II. LA FRANCE ET LE MERCENARIAT

Apparue à l'occasion de la mise en cause de certains de nos ressortissants, l'inadaptation de la législation française fragilise la volonté de notre pays de lutter contre le surcroît d'instabilité et de violence entraîné par le recours à des mercenaires, tel qu'on le constate par exemple dans les crises du contient africain.

Le projet de loi comble ce vide juridique à la faveur d'une définition précise et bien circonscrite du mercenariat, assortie de sanctions pénales sévères.

Si ce texte laisse entier le débat sur le développement d'activités privées dans le domaine de la sécurité et des questions militaires, sujet qui dépasse très largement l'objet du projet de loi, votre commission reconnaît à ce dernier le mérite de donner une définition claire et précise des types d'activité qu'il s'agit de proscrire. Elle approuve donc l'esprit général de ce texte sur lequel elle proposera deux amendements d'ordre rédactionnel.

A. UNE LÉGISLATION ACTUELLEMENT LACUNAIRE

Les moyens légaux pour combattre efficacement le mercenariat sont actuellement lacunaires en droit français.

Une première série de dispositions vise à éviter que des militaires français agissent directement au profit de forces étrangères. L'article 413-1 du code pénal précise que « le fait, en vue de nuire à la défense nationale, de provoquer des militaires appartenant aux forces armées françaises à passer au service d'une puissance étrangère est puni de 10 ans d'emprisonnement et de 150 000 euros d'amende » , mais, ne pouvant être invoqué que lorsque les intérêts de la défense française sont directement mis en cause, il s'applique assez mal aux cas les plus habituels de mercenariat. Par ailleurs, le statut général des militaires interdit aux militaires en activité d'exercer « à titre professionnel une activité privée lucrative de quelque nature que ce soit ». Il les soumet également à un contrôle, durant une période de cinq ans, après la cessation leur activité.

En dehors de ce premier cas de figure, l'article 23-8 du code civil dispose que « perd la nationalité française le Français qui, occupant un emploi dans une armée ou un service public étranger ou dans une organisation internationale dont la France ne fait pas partie ou plus généralement leur apportant son concours, n'a pas résigné son emploi ou cessé son concours nonobstant l'injonction qui lui en aura été faite par le Gouvernement ». Ce dispositif limité à la privation de la nationalité ne peut guère être considéré comme un moyen de réprimer le mercenariat.

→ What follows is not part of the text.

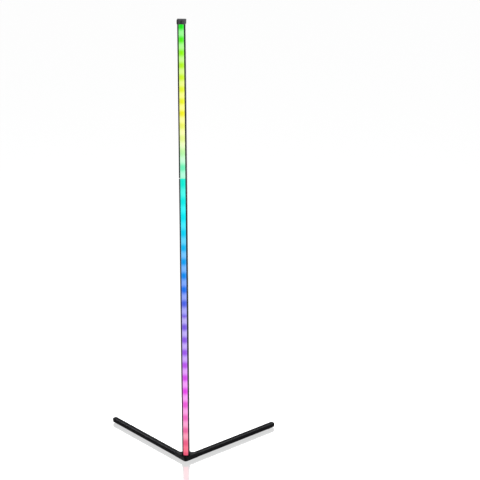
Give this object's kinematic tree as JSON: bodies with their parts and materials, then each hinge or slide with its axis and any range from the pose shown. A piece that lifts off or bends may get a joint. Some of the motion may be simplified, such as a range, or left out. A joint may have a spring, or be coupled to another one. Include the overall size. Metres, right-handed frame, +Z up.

En ce qui concerne les organisations qui auraient pour objet de recruter ou de fournir des mercenaires, aucun dispositif particulier n'est applicable, si ce n'est l'article 1833 du code civil, imposant à toute société, pour être reconnue en droit français, d' « avoir un objet licite ».

La législation relative aux sociétés fournissant des services dans le domaine de la sécurité se limite à régir les activités de recherche privée 3 ( * ) et les activités privées de surveillance, de gardiennage et de transport de fonds, actuellement réglementées par la loi n° 83-629 du 12 juillet 1983 qui fixe le régime administratif de ces activités, des conditions d'exercice de la profession et du contrôle administratif des entreprises.

Il apparaît donc que la justice française se trouve aujourd'hui peu armée pour réprimer efficacement des activités de mercenariat.

Si l'assassinat du président comorien Abdallah a pu donner lieu à un procès en France, qui s'est soldé par un acquittement faute de preuve, notre législation permet plus difficilement d'agir contre des faits mois clairement caractérisés. Ainsi, les mercenaires français qui avaient débarqué en décembre 2001 sur l'île de Moheli, en vue de procéder à un coup d'État aux Comores, ont été mis en examen pour association de malfaiteurs, qualification peu adaptée au type de problèmes soulevés par le mercenariat.

* 3 Loi n° 80-1059 du 28 décembre 1980. Elle fixe un régime d'interdiction d'exercice de l'activité lorsque l'intéressé a fait l'objet de certaines condamnations ou d'une faillite et subordonne cet exercice à une condition de nationalité et, pour les anciens fonctionnaires de la police nationale, à l'autorisation du ministre de l'intérieur. Elle prévoit enfin un régime de suspension administrative provisoire d'activité et définit les sanctions pénales attachées au non respect de ses dispositions.